Goal:
Below is a block of data; give all of it again word for word.

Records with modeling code
---
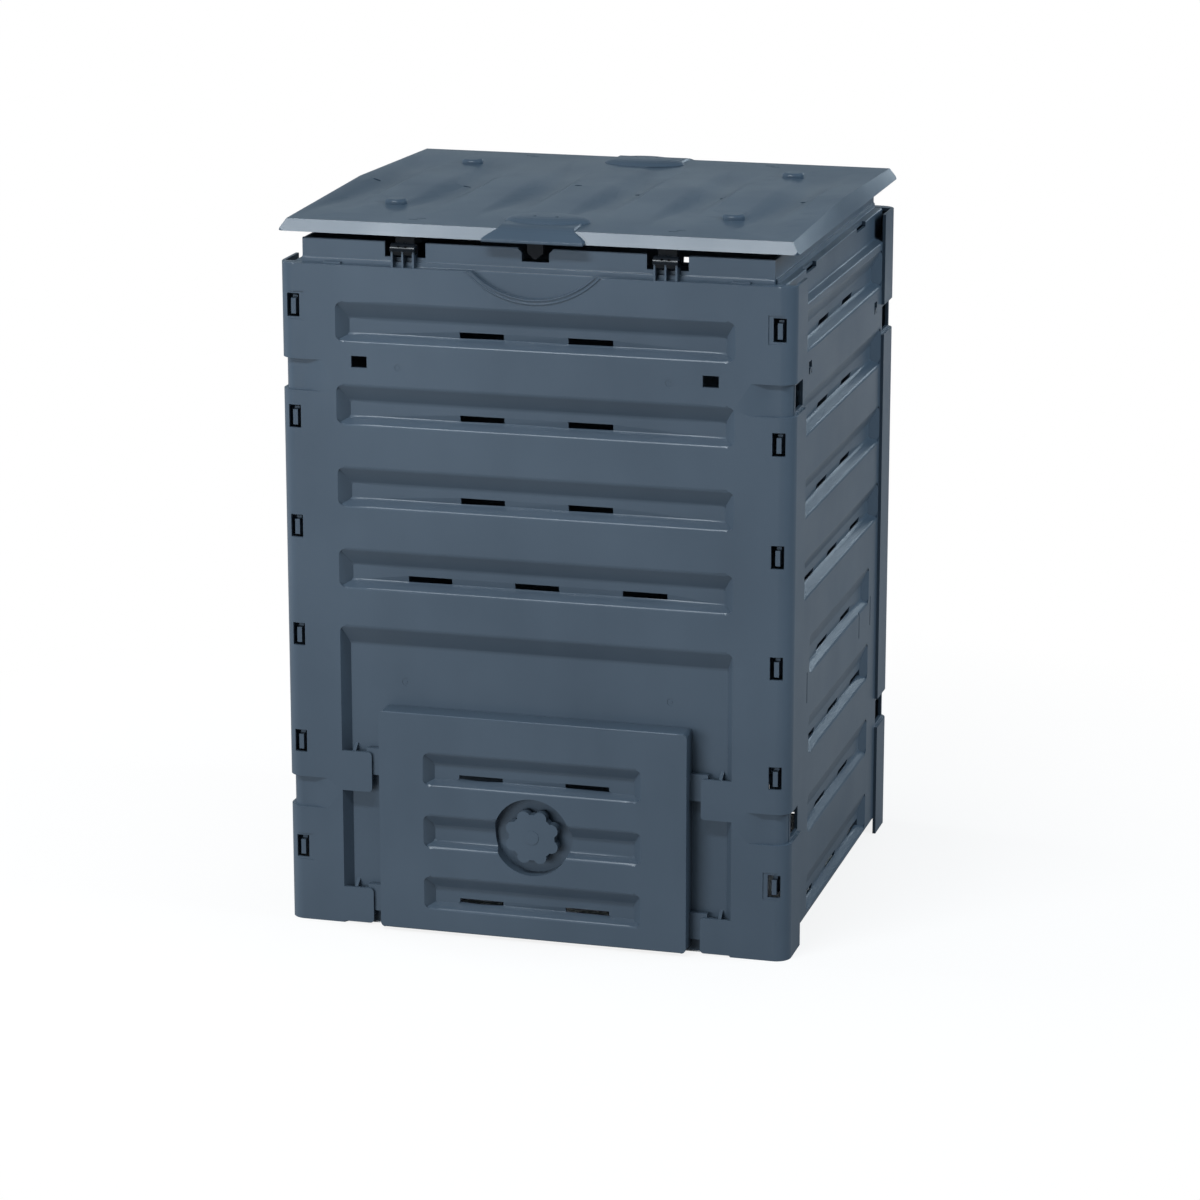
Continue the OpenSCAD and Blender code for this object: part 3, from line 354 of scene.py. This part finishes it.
def pale_floor():
    """A wide floor, white to the camera, with the bin's soft shadow. It stays dark in the bin."""
    data = bpy.data.meshes.new("floor")
    data.from_pydata([(-FLOOR_REACH, -FLOOR_REACH, 0), (FLOOR_REACH, -FLOOR_REACH, 0),
                      (FLOOR_REACH, FLOOR_REACH, 0), (-FLOOR_REACH, FLOOR_REACH, 0)],
                     [], [(0, 1, 2, 3)])
    floor = bpy.data.objects.new("floor", data)
    bpy.context.scene.collection.objects.link(floor)
    shader = Shader("floor_white")
    diffuse = shader.add("ShaderNodeBsdfDiffuse")
    glow = shader.add("ShaderNodeEmission")
    rays = shader.add("ShaderNodeLightPath")
    shader.link(shader.blend(rays.outputs["Is Camera Ray"], FLOOR_BOUNCE, FLOOR_SEEN),
                diffuse.inputs["Color"])
    axes = shader.add("ShaderNodeSeparateXYZ")
    shader.link(shader.place, axes.inputs["Vector"])
    inner_x, inner_y = (side - WALL_INSET for side in cad_high[:2])
    across = shader.maths("LESS_THAN", shader.maths("ABSOLUTE", axes.outputs["X"]), inner_x)
    along = shader.maths("LESS_THAN", shader.maths("ABSOLUTE", axes.outputs["Y"]), inner_y)
    outside = shader.maths("SUBTRACT", 1, shader.maths("MULTIPLY", across, along))
    distance = shader.add("ShaderNodeVectorMath", operation="LENGTH")
    shader.link(shader.place, distance.inputs[0])
    spread = shader.remap(distance.outputs["Value"], (SHADOW_NEAR, SHADOW_FAR),
                          (SHADOW_SHARE, 1))
    glossy = shader.maths("MULTIPLY", rays.outputs["Is Glossy Ray"], GLOSSY_SHARE)
    seen = shader.maths("ADD", rays.outputs["Is Camera Ray"], glossy)
    share = shader.maths("MULTIPLY", shader.maths("MULTIPLY", seen, spread), outside)
    mix = shader.add("ShaderNodeMixShader")
    shader.link(share, mix.inputs["Fac"])
    shader.link(diffuse.outputs["BSDF"], mix.inputs[1])
    shader.link(glow.outputs["Emission"], mix.inputs[2])
    output = shader.tree.nodes["Material Output"]
    shader.link(mix.outputs["Shader"], output.inputs["Surface"])
    data.materials.append(shader.material)


def white_world():
    """Soft light from all round, and plain white where the camera sees past the floor."""
    world = bpy.data.worlds.new("studio")
    world.use_nodes = True
    tree = world.node_tree
    background = tree.nodes["Background"]
    rays = tree.nodes.new("ShaderNodeLightPath")
    level = tree.nodes.new("ShaderNodeMapRange")
    level.inputs["To Min"].default_value = WORLD_STRENGTH
    level.inputs["To Max"].default_value = 1
    tree.links.new(rays.outputs["Is Camera Ray"], level.inputs["Value"])
    tree.links.new(level.outputs["Result"], background.inputs["Strength"])
    tint = tree.nodes.new("ShaderNodeMix")
    tint.data_type = "RGBA"
    tint.inputs["A"].default_value = (*COOL_WHITE, 1)
    tint.inputs["B"].default_value = (*WHITE, 1)
    tree.links.new(rays.outputs["Is Camera Ray"], tint.inputs["Factor"])
    tree.links.new(tint.outputs["Result"], background.inputs["Color"])
    bpy.context.scene.world = world


def soft_box(name, place, aim, size, power, mirrored, colour):
    """A rectangular studio lamp, also seen in the plastic's sheen where mirrored is set."""
    data = bpy.data.lights.new(name, "AREA")
    data.shape = "RECTANGLE"
    data.size, data.size_y = size
    data.energy = power
    data.color = colour
    lamp = bpy.data.objects.new(name, data)
    lamp.location = place
    lamp.rotation_mode = "QUATERNION"
    lamp.rotation_quaternion = (Vector(aim) - Vector(place)).to_track_quat("-Z", "Y")
    lamp.visible_glossy = mirrored
    bpy.context.scene.collection.objects.link(lamp)


camera()
pale_floor()
white_world()
for name, settings in LAMPS.items():
    soft_box(name, **settings)

finishes = {name: moulded_plastic(name, **settings) for name, settings in PLASTICS.items()}
finishes["zinc_steel"] = zinc_steel("zinc_steel")

for name in frame["nodes"]:
    finish = NODE_FINISH.get(name, SLOT_FINISH.get(slot_of(name), "bin_plastic"))
    softened(name, EDGE_ROUND if name in BIG_PIECES else FINE_ROUND, finishes[finish])

bpy.context.scene.view_settings.view_transform = "Standard"
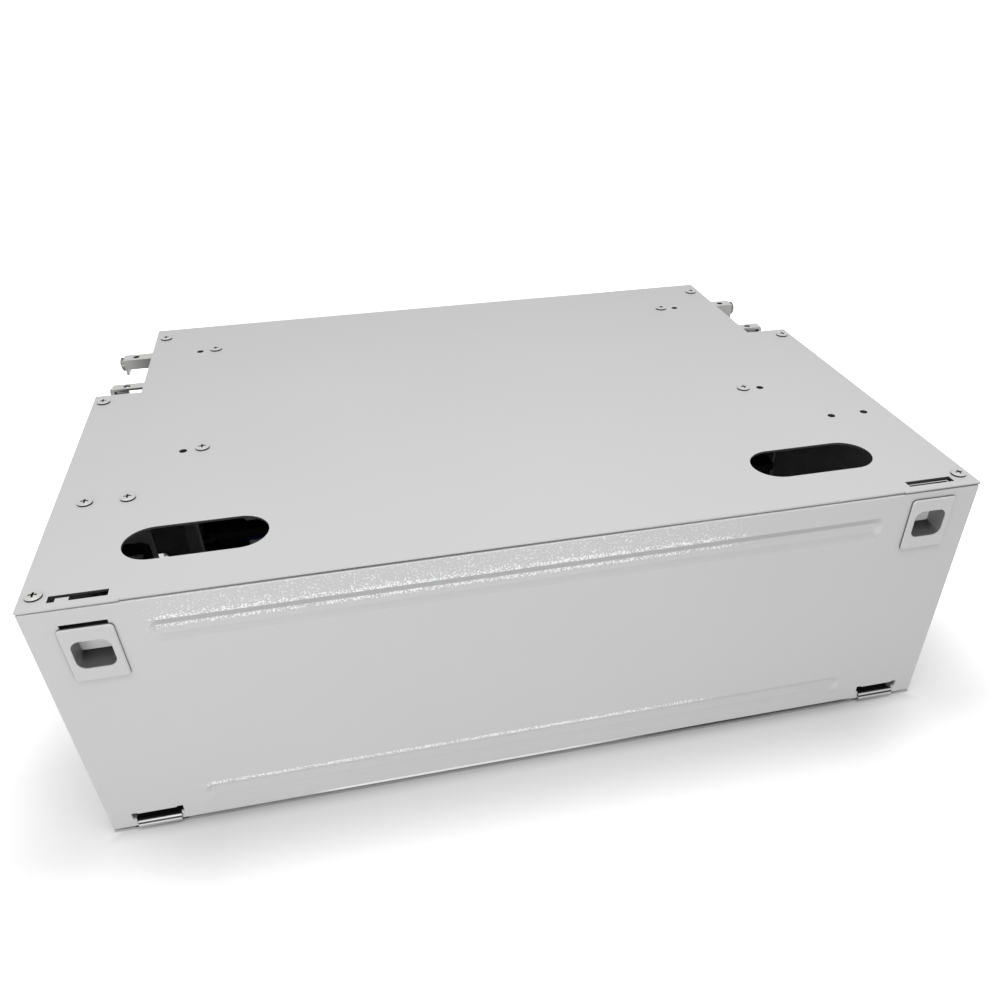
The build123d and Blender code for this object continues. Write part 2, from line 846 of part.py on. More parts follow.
---
Exercise response:
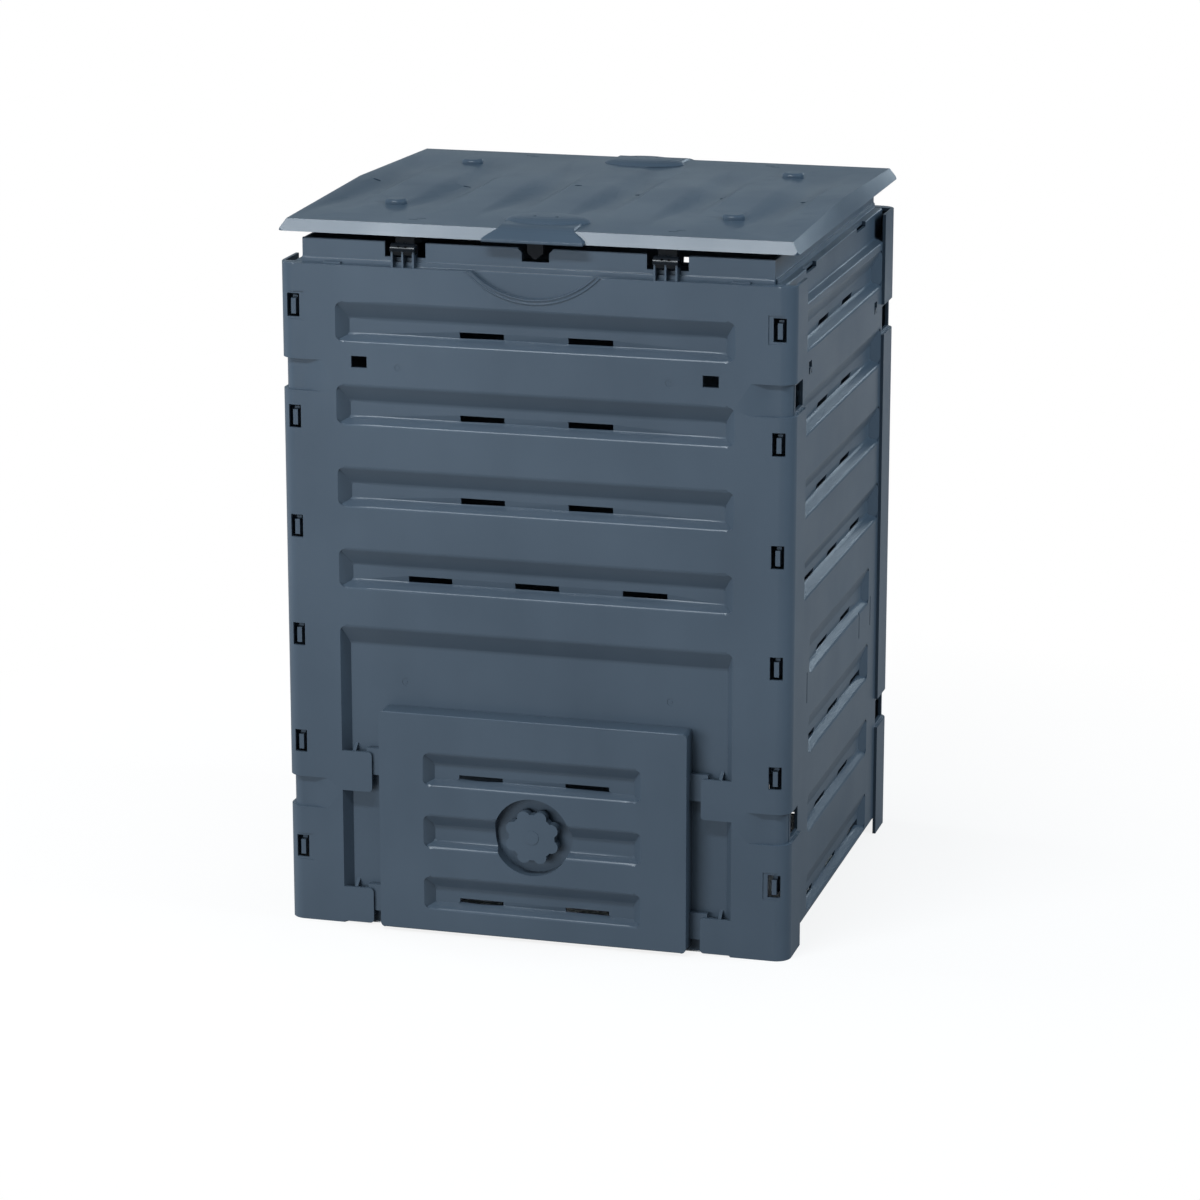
Continue the OpenSCAD and Blender code for this object: part 3, from line 354 of scene.py. This part finishes it.
def pale_floor():
    """A wide floor, white to the camera, with the bin's soft shadow. It stays dark in the bin."""
    data = bpy.data.meshes.new("floor")
    data.from_pydata([(-FLOOR_REACH, -FLOOR_REACH, 0), (FLOOR_REACH, -FLOOR_REACH, 0),
                      (FLOOR_REACH, FLOOR_REACH, 0), (-FLOOR_REACH, FLOOR_REACH, 0)],
                     [], [(0, 1, 2, 3)])
    floor = bpy.data.objects.new("floor", data)
    bpy.context.scene.collection.objects.link(floor)
    shader = Shader("floor_white")
    diffuse = shader.add("ShaderNodeBsdfDiffuse")
    glow = shader.add("ShaderNodeEmission")
    rays = shader.add("ShaderNodeLightPath")
    shader.link(shader.blend(rays.outputs["Is Camera Ray"], FLOOR_BOUNCE, FLOOR_SEEN),
                diffuse.inputs["Color"])
    axes = shader.add("ShaderNodeSeparateXYZ")
    shader.link(shader.place, axes.inputs["Vector"])
    inner_x, inner_y = (side - WALL_INSET for side in cad_high[:2])
    across = shader.maths("LESS_THAN", shader.maths("ABSOLUTE", axes.outputs["X"]), inner_x)
    along = shader.maths("LESS_THAN", shader.maths("ABSOLUTE", axes.outputs["Y"]), inner_y)
    outside = shader.maths("SUBTRACT", 1, shader.maths("MULTIPLY", across, along))
    distance = shader.add("ShaderNodeVectorMath", operation="LENGTH")
    shader.link(shader.place, distance.inputs[0])
    spread = shader.remap(distance.outputs["Value"], (SHADOW_NEAR, SHADOW_FAR),
                          (SHADOW_SHARE, 1))
    glossy = shader.maths("MULTIPLY", rays.outputs["Is Glossy Ray"], GLOSSY_SHARE)
    seen = shader.maths("ADD", rays.outputs["Is Camera Ray"], glossy)
    share = shader.maths("MULTIPLY", shader.maths("MULTIPLY", seen, spread), outside)
    mix = shader.add("ShaderNodeMixShader")
    shader.link(share, mix.inputs["Fac"])
    shader.link(diffuse.outputs["BSDF"], mix.inputs[1])
    shader.link(glow.outputs["Emission"], mix.inputs[2])
    output = shader.tree.nodes["Material Output"]
    shader.link(mix.outputs["Shader"], output.inputs["Surface"])
    data.materials.append(shader.material)


def white_world():
    """Soft light from all round, and plain white where the camera sees past the floor."""
    world = bpy.data.worlds.new("studio")
    world.use_nodes = True
    tree = world.node_tree
    background = tree.nodes["Background"]
    rays = tree.nodes.new("ShaderNodeLightPath")
    level = tree.nodes.new("ShaderNodeMapRange")
    level.inputs["To Min"].default_value = WORLD_STRENGTH
    level.inputs["To Max"].default_value = 1
    tree.links.new(rays.outputs["Is Camera Ray"], level.inputs["Value"])
    tree.links.new(level.outputs["Result"], background.inputs["Strength"])
    tint = tree.nodes.new("ShaderNodeMix")
    tint.data_type = "RGBA"
    tint.inputs["A"].default_value = (*COOL_WHITE, 1)
    tint.inputs["B"].default_value = (*WHITE, 1)
    tree.links.new(rays.outputs["Is Camera Ray"], tint.inputs["Factor"])
    tree.links.new(tint.outputs["Result"], background.inputs["Color"])
    bpy.context.scene.world = world


def soft_box(name, place, aim, size, power, mirrored, colour):
    """A rectangular studio lamp, also seen in the plastic's sheen where mirrored is set."""
    data = bpy.data.lights.new(name, "AREA")
    data.shape = "RECTANGLE"
    data.size, data.size_y = size
    data.energy = power
    data.color = colour
    lamp = bpy.data.objects.new(name, data)
    lamp.location = place
    lamp.rotation_mode = "QUATERNION"
    lamp.rotation_quaternion = (Vector(aim) - Vector(place)).to_track_quat("-Z", "Y")
    lamp.visible_glossy = mirrored
    bpy.context.scene.collection.objects.link(lamp)


camera()
pale_floor()
white_world()
for name, settings in LAMPS.items():
    soft_box(name, **settings)

finishes = {name: moulded_plastic(name, **settings) for name, settings in PLASTICS.items()}
finishes["zinc_steel"] = zinc_steel("zinc_steel")

for name in frame["nodes"]:
    finish = NODE_FINISH.get(name, SLOT_FINISH.get(slot_of(name), "bin_plastic"))
    softened(name, EDGE_ROUND if name in BIG_PIECES else FINE_ROUND, finishes[finish])

bpy.context.scene.view_settings.view_transform = "Standard"
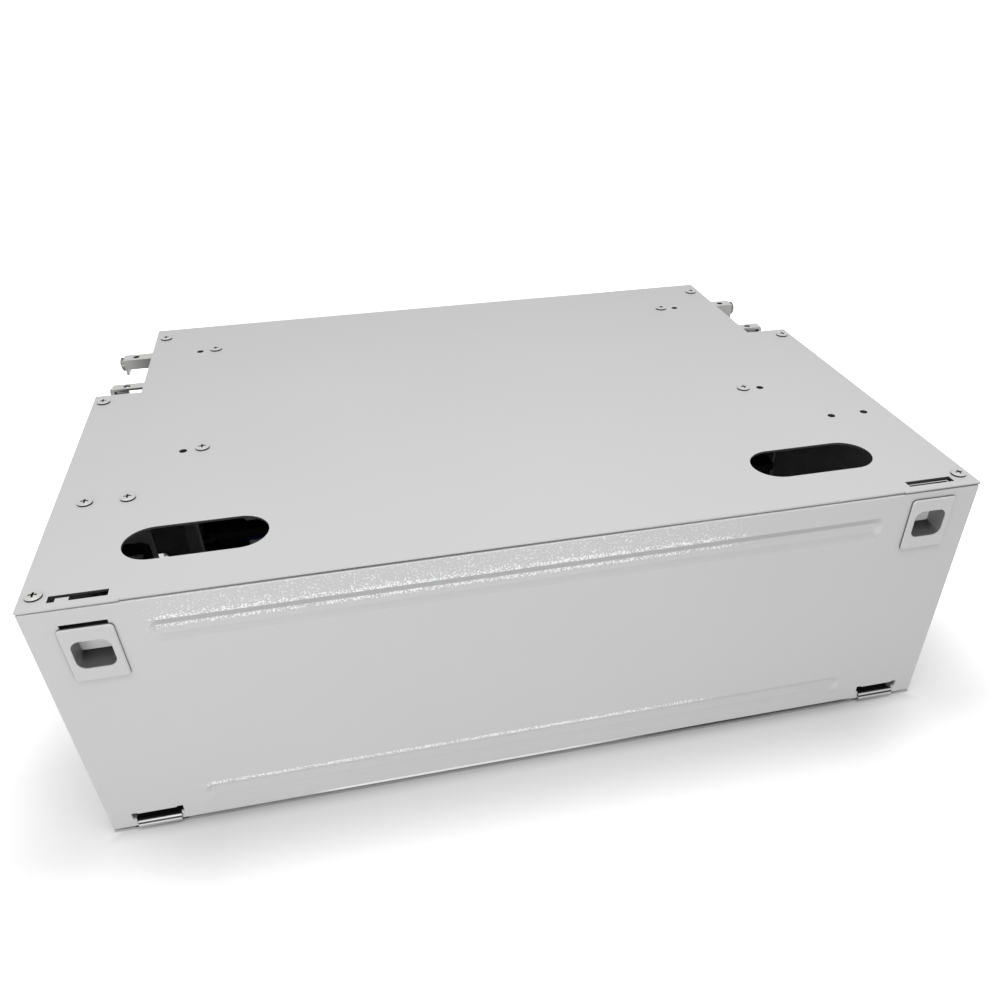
The build123d and Blender code for this object continues. Write part 2, from line 846 of part.py on. More parts follow.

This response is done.